#### SET EXERCISE
Return the lines from the one that contains "at_steering() side(-1) load_roller();" through the one that contains "if empty is", both included, exactly as written and with nothing added.

#### SOURCE EXCERPT

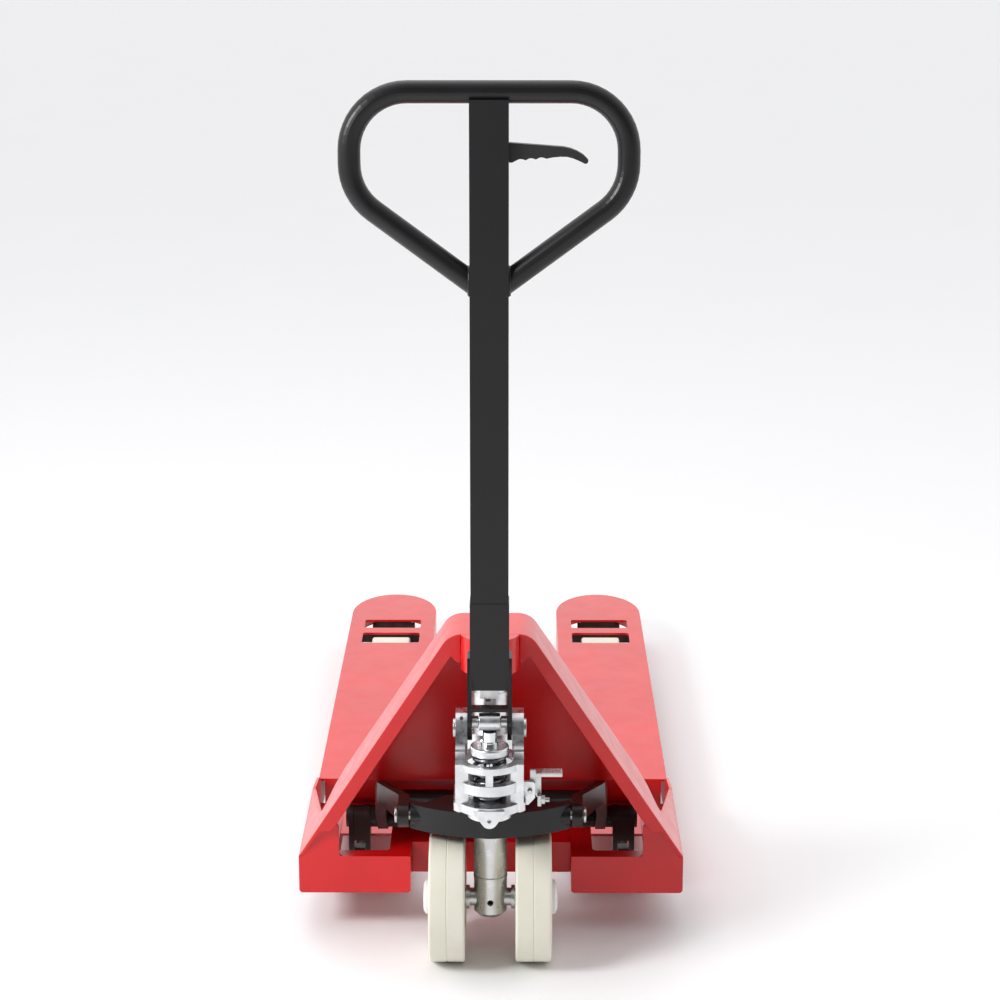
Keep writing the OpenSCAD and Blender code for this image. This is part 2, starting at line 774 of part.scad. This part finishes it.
loop_right = concat(
    [[[column_w / 2, leg_end_z], [0, -1 / cos(leg_slope)]]],
    bend_stations(low_bend, -leg_turn, 0, 8),
    bend_stations([loop_x, loop_z], 0, 90, 12));
loop_stations = concat(
    loop_right,
    [for (s = reversed(loop_right)) [[-s[0][0], s[0][1]], [-s[1][0], s[1][1]]]]);

module handle_loop() {
    sides = 28;
    r = tube_d / 2;
    last = len(loop_stations) - 1;
    color(paint_black) polyhedron(
        points = [for (s = loop_stations, k = [0:sides - 1]) let (a = 360 * k / sides)
            [s[0][0] + s[1][0] * r * cos(a), column_y + r * sin(a), s[0][1] + s[1][1] * r * cos(a)]],
        faces = concat(
            [[for (k = [0:sides - 1]) k]],
            [for (i = [0:last - 1], k = [0:sides - 1])
                [i * sides + k, (i + 1) * sides + k, (i + 1) * sides + (k + 1) % sides,
                 i * sides + (k + 1) % sides]],
            [[for (k = [sides - 1:-1:0]) last * sides + k]]));
}

module pump_roller() {
    color(zinc) difference() {
        bar_x(pump_roller_r, [-14, 14], pump_roller[0], pump_roller[1]);
        bar_x(5 + fit, [-15, 15], pump_roller[0], pump_roller[1]);
    }
}

module roller_pin() {
    color(steel) {
        bar_x(5 - eps, [-29, 29], pump_roller[0], pump_roller[1]);
        both_sides() bar_x(8, [15, 23.6], pump_roller[0], pump_roller[1]);
    }
}

trigger_pivot = [12, 1146];
rod_hook = 14;                              // trigger pivot to control rod
rod_x = trigger_pivot[0] - rod_hook;

// Lever blade with three finger hollows under it and a short arm to the control rod
module trigger() {
    p = trigger_pivot;
    color(paint_black) {
        plate_xz([column_y - 6, column_y + 6]) difference() {
            polygon(concat(
                arc(p, 9, 90, 270, 12),
                [[26, 1130.5], [29, 1130.5]],
                // shallow hollows for three fingers
                [for (i = [0:2], t = [0:5])
                    [33 + 13 * i + 13 * t / 6, 1132.4 + i + t / 6 + 2.2 * sin(30 * t)]],
                [[72, 1135.4], [80, 1137], [90, 1138], [98, 1137.8], [106, 1135.8],
                 [114, 1132.4]],
                arc([121.5, 1132.6], 3.6, -130, 40, 6),
                [[118.5, 1140.4], [111, 1145], [103, 1148.2], [94, 1150.2], [60, 1152.8],
                 [28, 1155.2]]));
            translate(p) circle(r = 3 + fit);
        }
        plate_xz([column_y - 3.5, column_y + 3.5]) difference() {
            link_shape(p, [rod_x, p[1]], 8, 6);
            translate(p) circle(r = 3 + fit);
            translate([rod_x, p[1]]) circle(r = 3.3);
        }
    }
}

module trigger_pin() {
    color(steel) bar_y(3, trigger_pivot[0],
                       [column_y - column_d / 2 + 1, column_y + column_d / 2 - 1],
                       trigger_pivot[1]);
}

// Rod down the column, with a fork at the top for the trigger's arm
module control_rod() {
    z = trigger_pivot[1];
    color(steel) {
        bar_z(3, rod_x, column_y, [412, z - 14]);
        block([rod_x - 6, rod_x + 6], [column_y - 7, column_y + 7], [z - 18, z - 12]);
        for (y = [column_y - 7, column_y + 4.5])
            block([rod_x - 6, rod_x + 4.4], [y, y + 2.5], [z - 13, z + 6]);
        bar_y(2.5, rod_x, [column_y - 7, column_y + 7], z);
        // guide block at the foot, seen in the opening under the column
        block([rod_x - 11, rod_x + 14], [column_y - 8, column_y + 8], [418, 430]);
    }
}

// ---- rocker and fork linkage ---------------------------------------------------------------

// One arm: its course from above cut to its course from the side. It dips over the edge
// of the heel box when the frame is up, so it is cranked.
module rocker_arm() {
    over = [97, 209];
    inner_x = [[-30, 113], [38, 114], [94, 147], [140, 153], [245, 153]];
    outer_x = [for (p = inner_x) p + [0, 15]];
    band = concat(
        arc(yoke_pin, 17.5, 90, 246, 12),
        [[24, 186.5], [over[0] - 7, over[1] - 15], [shaft_y - 13, shaft_z - 15]],
        arc([shaft_y, shaft_z], 17.5, -90, 40, 10),
        [[over[0] + 7, over[1] + 14]]);
    intersection() {
        plate_xy([40, 300]) polygon([for (p = concat(inner_x, reversed(outer_x))) [p[1], p[0]]]);
        plate_yz([100, 180]) polygon(band);
    }
}

module rocker() {
    lever_x = [[fork_xc - 16, fork_xc - 9], [fork_xc + 9, fork_xc + 16]];
    along = [cos(rocker_up), -sin(rocker_up)];
    across = [sin(rocker_up), cos(rocker_up)];
    color(paint_black) difference() {
        union() {
            bar_x(shaft_r, [-fork_xc - 20, fork_xc + 20], shaft_y, shaft_z);
            both_sides() {
                rocker_arm();
                for (x = lever_x) plate_yz(x) link_shape([shaft_y, shaft_z], lever_pin, 17.5, 9);
                // web between the two levers
                plate_yz([fork_xc - 14, fork_xc + 14]) intersection() {
                    link_shape([shaft_y, shaft_z], lever_pin, 16.5, 8);
                    translate([shaft_y - 40, 91]) square(80);
                }
            }
        }
        // the yoke pin slides along the arm as the frame rises
        both_sides() plate_yz([105, 135])
            link_shape(yoke_pin + 1.2 * across, yoke_pin + 1.2 * across + 18.8 * along, 9.3, 9.1);
        both_sides() bar_x(5, [fork_xc - 20, fork_xc + 20], lever_pin[0], lever_pin[1]);
    }
}

module lever_pins() {
    color(steel) both_sides()
        bar_x(5 - eps, [fork_xc - 18, fork_xc + 18], lever_pin[0], lever_pin[1]);
}

// Round bar with an eye at each end. The front eye is a slot, because the rocker's pin
// and the bracket's pin rise and fall on different arcs.
module push_rod() {
    eye_x = [fork_xc - 8, fork_xc + 8];
    z = lever_pin[1];
    color(dark_steel) difference() {
        union() {
            bar_y(rod_r, fork_xc, [lever_pin[0] + 12, lug_pin[0] - 5], z);
            plate_yz(eye_x)
                soft_rect([lever_pin[0] - 11, z - 15], [lever_pin[0] + 20, z + 9], 7);
            plate_yz(eye_x) link_shape(lug_pin - [18, 0], lug_pin, 7.2, 7.4);
        }
        plate_yz([fork_xc - 9, fork_xc + 9])
            link_shape(lever_pin - [0, 5.4], lever_pin + [0, 0.2], 5.8, 5.8);
        bar_x(5 + fit, [fork_xc - 9, fork_xc + 9], lug_pin[0], lug_pin[1]);
    }
}

module swing_bracket() {
    pivot = [bracket_y, bracket_z];
    hub = [load_roller_y, roller_r];
    color(paint_black) difference() {
        union() {
            bar_x(13, [fork_xc - 44, fork_xc + 44], pivot[0], pivot[1]);
            for (x = [fork_xc - 44, fork_xc + 38])
                plate_yz([x, x + 6]) link_shape(pivot, hub, 13, 17);
            for (x = [fork_xc - 15, fork_xc + 9])
                plate_yz([x, x + 6]) link_shape(pivot, lug_pin, 12, 7.5);
        }
        bar_x(8 + fit, [fork_xc - 45, fork_xc + 45], pivot[0], pivot[1]);
        bar_x(10, [fork_xc - 45, fork_xc + 45], hub[0], hub[1]);
        bar_x(5, [fork_xc - 16, fork_xc + 16], lug_pin[0], lug_pin[1]);
    }
}

module roller_axle() {
    color(steel) {
        bar_x(10 - eps, [fork_xc - 46, fork_xc + 46], load_roller_y, roller_r);
        bar_x(5 - eps, [fork_xc - 17, fork_xc + 17], lug_pin[0], lug_pin[1]);
    }
}

module load_roller() {
    x = [fork_xc - roller_w / 2, fork_xc + roller_w / 2];
    r = 4;
    color(nylon) translate([0, load_roller_y, roller_r]) rotate([0, 90, 0])
        rotate_extrude($fn = 96) polygon(concat(
            [[10 + fit, x[0] + 1], [22, x[0] + 1], [24, x[0]]],
            arc([roller_r - r, x[0] + r], r, -90, 0, 4),
            arc([roller_r - r, x[1] - r], r, 0, 90, 4),
            [[24, x[1]], [22, x[1] - 1], [10 + fit, x[1] - 1]]));
}

// ---- nodes -----------------------------------------------------------------------------

at_steering() side(-1) fork();  // left_fork
at_steering() fork();  // right_fork
at_steering() fork_stiffeners();
at_steering() side(-1) tip_brace();  // left_tip_brace
at_steering() tip_brace();  // right_tip_brace
at_steering() side(-1) heel_box();  // left_heel_box
at_steering() heel_box();  // right_heel_box
at_steering() frame_strap();
at_steering() platform_hood();
at_steering() upper_rear_wall();
at_steering() lower_rear_wall();
at_steering() load_face();
at_steering() cross_member();
at_steering() cross_tube();
at_steering() ram_seat();
at_steering() ram();
at_steering() rocker_lugs();
at_steering() bracket_pins();
at_steering() yoke();
at_steering() yoke_pins();
at_steering() yoke_bearing();
at_steering() steering_tube();
at_steering() axle();
at_steering() axle_pin();
at_steering() pump_cylinder();
at_steering() pump_cage();
at_steering() plunger_guide();
at_steering() handle_pins();
at_steering() lug_plate();
at_steering() base_bolts();
at_steering() filler_plug();
at_steering() side(-1) steer_wheel();  // left_wheel
at_steering() steer_wheel();  // right_wheel
at_steering() side(-1) hub_cap();  // left_hub_cap
at_steering() hub_cap();  // right_hub_cap
at_steering() side(-1) wheel_bearing();  // left_wheel_bearing
at_steering() wheel_bearing();  // right_wheel_bearing
at_steering() plunger();
at_steering() spring_cap();
at_steering() plunger_spring();
at_steering() release_pedal();
at_steering() release_nut();
at_steering() handle_bracket();
at_steering() column();
at_steering() handle_loop();
at_steering() pump_roller();
at_steering() roller_pin();
at_steering() trigger();
at_steering() trigger_pin();
at_steering() control_rod();
at_steering() rocker();
at_steering() lever_pins();
at_steering() side(-1) push_rod();  // left_push_rod
at_steering() push_rod();  // right_push_rod
at_steering() side(-1) swing_bracket();  // left_swing_bracket
at_steering() swing_bracket();  // right_swing_bracket
at_steering() side(-1) roller_axle();  // left_roller_axle
at_steering() roller_axle();  // right_roller_axle
at_steering() side(-1) load_roller();  // left_load_roller
at_steering() load_roller();  // right_load_roller
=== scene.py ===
"""Looks of the hand pallet truck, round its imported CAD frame. Metres, +Y to the fork tips."""
import json
import math

import bpy
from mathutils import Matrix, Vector


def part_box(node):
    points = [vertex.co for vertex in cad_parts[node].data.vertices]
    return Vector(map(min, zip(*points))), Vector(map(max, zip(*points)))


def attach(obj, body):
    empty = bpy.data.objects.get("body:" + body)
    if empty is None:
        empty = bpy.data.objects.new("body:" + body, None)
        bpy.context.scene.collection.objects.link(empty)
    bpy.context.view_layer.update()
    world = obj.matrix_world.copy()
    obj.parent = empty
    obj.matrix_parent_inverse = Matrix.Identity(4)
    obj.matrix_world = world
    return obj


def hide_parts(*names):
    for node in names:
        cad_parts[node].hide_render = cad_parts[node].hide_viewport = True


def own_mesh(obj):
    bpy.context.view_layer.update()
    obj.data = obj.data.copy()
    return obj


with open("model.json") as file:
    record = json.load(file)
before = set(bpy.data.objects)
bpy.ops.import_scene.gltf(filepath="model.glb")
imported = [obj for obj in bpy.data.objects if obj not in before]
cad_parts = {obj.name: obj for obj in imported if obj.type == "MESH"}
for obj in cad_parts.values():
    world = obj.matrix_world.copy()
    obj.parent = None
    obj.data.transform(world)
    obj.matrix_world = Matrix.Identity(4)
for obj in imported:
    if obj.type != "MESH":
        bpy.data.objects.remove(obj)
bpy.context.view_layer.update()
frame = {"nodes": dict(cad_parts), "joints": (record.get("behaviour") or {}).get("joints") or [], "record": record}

MM = 0.001
JOINTS = {j["name"]: j for j in frame["joints"]}
STEER_Y = JOINTS["steer"]["pos_m"][1]
WHEEL_AXIS = JOINTS["right_wheel_spin"]["pos_m"]
ROLLER_AXIS = JOINTS["right_roller_spin"]["pos_m"]

# Colour sockets of a Mix node, by number, because its other types repeat their names
MIX_A, MIX_B, MIX_RESULT = 6, 7, 2


# ---- materials -------------------------------------------------------------------------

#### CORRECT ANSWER
at_steering() side(-1) load_roller();  // left_load_roller
at_steering() load_roller();  // right_load_roller
=== scene.py ===
"""Looks of the hand pallet truck, round its imported CAD frame. Metres, +Y to the fork tips."""
import json
import math

import bpy
from mathutils import Matrix, Vector


def part_box(node):
    points = [vertex.co for vertex in cad_parts[node].data.vertices]
    return Vector(map(min, zip(*points))), Vector(map(max, zip(*points)))


def attach(obj, body):
    empty = bpy.data.objects.get("body:" + body)
    if empty is None:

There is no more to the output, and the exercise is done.